La voix du narrateur est celle d’un individu dédoublé : d’une part, le « je », l’ancien détenu marqué au fer rouge par son expérience carcérale qui lui revient constamment en mémoire, de l’autre, le « tu », le nouvel affranchi qui redécouvre à tâtons un monde extérieur qui le désarçonne. Deux identités qui se disputent au sein d’un même corps, de la même manière que deux inclinaisons s’affrontent dans le texte : l’une émotionnelle, l’autre intellectuelle.
D’un côté, un lyrisme sentimental qui se libère dans les adresses régulières du narrateur à son épouse Awdah, de l’autre, des tirades philosophiques atemporelles, sur la vie, la mort, la liberté, ou l’espoir… « L’espoir comme cri permanent, transes de vie, certitude de justice, avènement de tous les possibles entrevus au cours de notre marche ».
Jamais l’espoir ne s’est éteint dans l’esprit de cet ex-prisonnier, même au cœur de ce débarras dans lequel il a été torturé, à la plus sombre des heures. Bien au contraire. Son combat pour la vérité, la liberté et la dignité humaine s’est abondamment nourri de cette souffrance, et sa lutte contre l’oppression, l’injustice et l’inégalité n’en est ressortie que plus féroce. C’est bien de sa résilience dont il est question.
L’espoir s’est décliné, se décline et se déclinera dans son passé, son présent et son futur, dans le but de vivre « avec le plus précieux qu’on porte en soi-même : les rêves et les idées qui ne se conçoivent qu’en majuscules, la confiance qui est cordon ombilical de la fraternité, la quiétude de l’appartenance ».
Chez Laâbi, plus que le « je », plus que le « tu » par lequel sont relatés les agissements du personnage principal, c’est le « nous » qui a toujours primé. Ce n’est qu’« armés de cette lucidité plurielle » que l’étendard de l’espoir peut être porté très haut, et qu’évolutions et changements puissent se mouvoir depuis les mains d’individus responsables.
Comme le rappelle passionnément le narrateur dans les dernières pages du livre : « Tout cela n’est possible que si nous avons réussi, contre vents et marées, à garder intact le feu sacré de nos rêves, cette foi rationnelle et indéracinable en un futur où les hommes vaincront le péché originel de ce monde, restaureront la paix, feront de notre planète un satellite naturel émettant vers les galaxies proches et lointaines le plus profond message humain, l’amour de vivre, l’amour d’aimer, l’amour du don intégral. »
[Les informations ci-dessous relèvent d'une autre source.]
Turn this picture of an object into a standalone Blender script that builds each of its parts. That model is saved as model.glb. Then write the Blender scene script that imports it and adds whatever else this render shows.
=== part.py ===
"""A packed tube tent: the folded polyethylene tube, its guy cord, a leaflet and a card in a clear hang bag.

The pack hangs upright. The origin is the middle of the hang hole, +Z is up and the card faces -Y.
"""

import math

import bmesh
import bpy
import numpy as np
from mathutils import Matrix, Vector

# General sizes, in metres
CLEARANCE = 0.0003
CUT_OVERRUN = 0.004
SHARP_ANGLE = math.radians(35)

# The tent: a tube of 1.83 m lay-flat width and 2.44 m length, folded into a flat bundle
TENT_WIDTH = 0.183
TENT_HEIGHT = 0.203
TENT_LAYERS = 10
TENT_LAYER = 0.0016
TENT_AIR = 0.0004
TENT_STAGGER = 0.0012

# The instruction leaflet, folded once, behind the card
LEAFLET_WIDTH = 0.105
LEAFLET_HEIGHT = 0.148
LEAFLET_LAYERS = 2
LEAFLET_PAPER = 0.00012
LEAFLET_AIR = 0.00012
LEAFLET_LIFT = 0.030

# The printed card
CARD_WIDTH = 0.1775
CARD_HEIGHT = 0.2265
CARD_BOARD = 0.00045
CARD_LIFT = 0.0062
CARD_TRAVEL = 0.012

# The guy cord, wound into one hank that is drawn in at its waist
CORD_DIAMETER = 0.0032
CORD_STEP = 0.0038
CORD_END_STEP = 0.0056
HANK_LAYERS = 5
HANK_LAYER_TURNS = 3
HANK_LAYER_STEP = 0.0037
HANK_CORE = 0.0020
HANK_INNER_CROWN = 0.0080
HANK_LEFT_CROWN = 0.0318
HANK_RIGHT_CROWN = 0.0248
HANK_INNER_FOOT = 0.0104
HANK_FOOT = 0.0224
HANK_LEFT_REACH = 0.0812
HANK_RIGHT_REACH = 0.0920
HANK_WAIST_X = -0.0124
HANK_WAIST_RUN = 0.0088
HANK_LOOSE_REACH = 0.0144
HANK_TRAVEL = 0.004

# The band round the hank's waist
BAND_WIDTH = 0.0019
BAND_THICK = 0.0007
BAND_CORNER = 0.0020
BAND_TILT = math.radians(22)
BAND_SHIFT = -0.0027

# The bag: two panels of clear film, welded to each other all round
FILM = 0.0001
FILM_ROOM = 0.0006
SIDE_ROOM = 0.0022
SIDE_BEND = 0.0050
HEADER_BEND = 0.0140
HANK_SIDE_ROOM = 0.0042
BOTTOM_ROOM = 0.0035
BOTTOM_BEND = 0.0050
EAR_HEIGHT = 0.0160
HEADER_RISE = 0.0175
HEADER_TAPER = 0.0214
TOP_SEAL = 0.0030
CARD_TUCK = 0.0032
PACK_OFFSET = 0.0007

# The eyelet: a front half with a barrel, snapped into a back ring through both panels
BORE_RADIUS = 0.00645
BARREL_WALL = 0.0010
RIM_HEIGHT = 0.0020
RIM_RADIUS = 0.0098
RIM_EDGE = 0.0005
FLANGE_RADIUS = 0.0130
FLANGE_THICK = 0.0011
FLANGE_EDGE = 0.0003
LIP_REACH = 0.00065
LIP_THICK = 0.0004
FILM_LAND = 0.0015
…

Le Maroc du Chemin des ordalies des années 80 n’a que très peu à voir avec le Maroc actuel. Le Royaume a connu des avancées spectaculaires sur la voie de la démocratie, de la modernisation et de l’ouverture, entraînant par là même une conscience citoyenne nouvelle, qui s’épanouit dans une société civile de plus en plus dynamique et entreprenante…. Dont l’exemple le plus probant se déroule au moment même où nous écrivons ces lignes.
A l’heure de la pandémie du Covid-19 qui a révélé des failles inattendues dans les pays les plus développés, le Maroc a fait preuve jusqu’à maintenant d’une réactivité et d’une gestion admirables de la crise.
Mais au-delà des mesures entreprises pour endiguer l’épidémie et ses conséquences, deux facteurs fondamentaux à la bonne santé d’un pays se sont imposés d’eux-mêmes : la confiance d’un peuple en ses dirigeants et la formidable synergie entre ces deux forces. Et c’est précisément de leur point de rencontre que peut jaillir le progrès.